JOHNSON SAUK TRAIL STATE PARK
From cross-country skiing in the winter to a lazy picnic in the summer, from a fishing trip in the spring to exploring fields of wildflowers amidst the fall colors of the giant oaks, Johnson-Sauk Trail State Park truly is a park for all seasons.
Located on a glacial moraine that forms the beautiful, rolling hills of Henry County in north-central Illinois, the park sits astride a trail that led Native Americans from Lake Michigan to the confluence of the Mississippi and Rock rivers.
Located off Illinois Route 78, Johnson-Sauk Trail is 6 miles south of Interstate 80 and 5 miles north of Kewanee. Originally known as the Henry County Conservation Area, a local newspaper invited the public to suggest names when the conservation area was going to be changed to a state park. Two names were popular with the public. One would name the park after State Senator Frank P. Johnson, a tireless worker on behalf of the park, while the second suggested Sauk Trail as a fitting name, for the Indian tribes most associated with the park when Europeans began settling the area.
The two most popular choices were combined to form the park's official name. Today, Johnson-Sauk Trail State Park features 1,365 acres of recreation opportunities.
Johnson-Sauk Trail State Park features a varied terrain, with rolling hills covered with a mix of hardwoods and pines in the south half of the park, and a flatter landscape with wildlife plantings and grasslands making up the northern half of the park.
The park's centerpiece is a 58-acre lake that offers both fishing and boating, as well as nearly two and a half miles of shoreline to explore.
The lake was one of a series of lakes considered for Illinois in 1944. After studying a number of sites, 369 acres of land known as Whiting's Woods were purchased. Actual construction of the lake didn't begin until 1949, and was halted soon after when engineers encountered unfavorable soil conditions. Work didn't get underway again until the summer of 1955, after advanced methods of dam construction were developed.
The park also has Sauk Trail Pond, a scenic 3-acre pond near the park's round barn, that provides fishing opportunities in a more restful setting.
From spring through fall, visitors will find a wide array of both woodland and prairie wildflowers, including bluebells, Dutchman's breeches, trillium, prairie anemone, yarrow, field daisies, vervain and goldenrod.
While fewer than 1,000 natural areas exist in Illinois, one of them is located in Johnson-Sauk Trail State Park. The area contains a population of skunk cabbage, an early bloomer that sometimes blossoms in the snow -- rare for this part of the state.
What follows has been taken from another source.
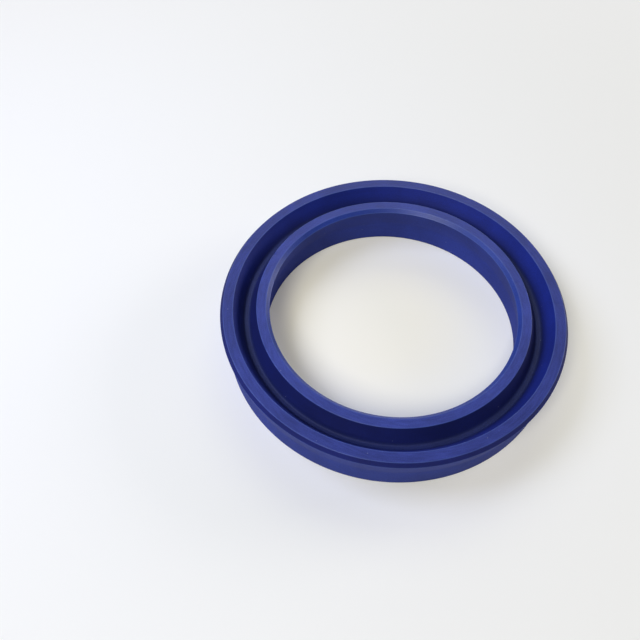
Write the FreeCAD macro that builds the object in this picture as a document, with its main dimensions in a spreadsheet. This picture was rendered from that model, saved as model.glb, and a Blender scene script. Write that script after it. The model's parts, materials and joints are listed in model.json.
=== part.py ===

White-tailed deer, raccoons, squirrel, opossum and rabbits are among the myriad wildlife found in the park, while birders have ample opportunities to catch sight of chickadees, nuthatches, goldfinches and hundreds of other avian visitors.
Johnson-Sauk Trail State Park is located in a part of Illinois that was a vast shallow sea millions of years ago. Two glaciers covered this part of Illinois, the last being the Wisconsinian Glacier, which shaped the land as we know it today.
The state park is located on the southern edge of what once was the Great Willow Swamp, a marsh area covering the low-lying areas between the Mississippi, Rock and Green rivers, and is believed to have contained one of the most concentrated and varied wildlife populations in the central part of North America.
Attracting large numbers of both market and sport hunters, the area was considered a sportsman's paradise. The marsh eventually was drained for agricultural purposes.
The abundance of wild game and fur-bearing animals was what attracted Indians -- the area's first inhabitants -- to this part of Illinois. Although mound-building tribes were the first Native Americans to settle this part of the state, tribes of Sauk, Fox, Winnebago, Kickapoo, Potawatomi, Kaskaskia, Peoria and Piankashaw Indians later established villages here.
Winnebago Indians are known to have used the Sauk Trail and to have camped at or near the state park regularly. The Sauk tribe moved from Wisconsin to the confluence of the Rock and Mississippi rivers and joined the Fox Indians to form a confederation. These tribes sent hunting parties to this part of the marsh frequently.
French trappers and traders were the first Europeans to pass through this area. The land encompassing Johnson-Sauk Trail State Park was part of the Great Northwest Territory claimed by France. Following the French and Indian War, the land was ceded to Great Britain in 1765, becoming part of the colony of Virginia. The land later was part of the Northwest Territory and Illinois Territory before Illinois gained statehood.
The seasonal Marina offers rental boats, sell fishing bait and supplies, food and beverage, souvenirs and camping supplies. The upper deck of the Marina offers a full menu restaurant.
The Chief Keokuk Campground features 71 pads with electrical hook-ups for trailers (Class A camping), plus 25 tent sites (Class C camping). There is a shower building on site. A sanitary dump station is near the camping area. In addition, "Blackhawk" area on Lakeshore Loop Road is available for youth group camping.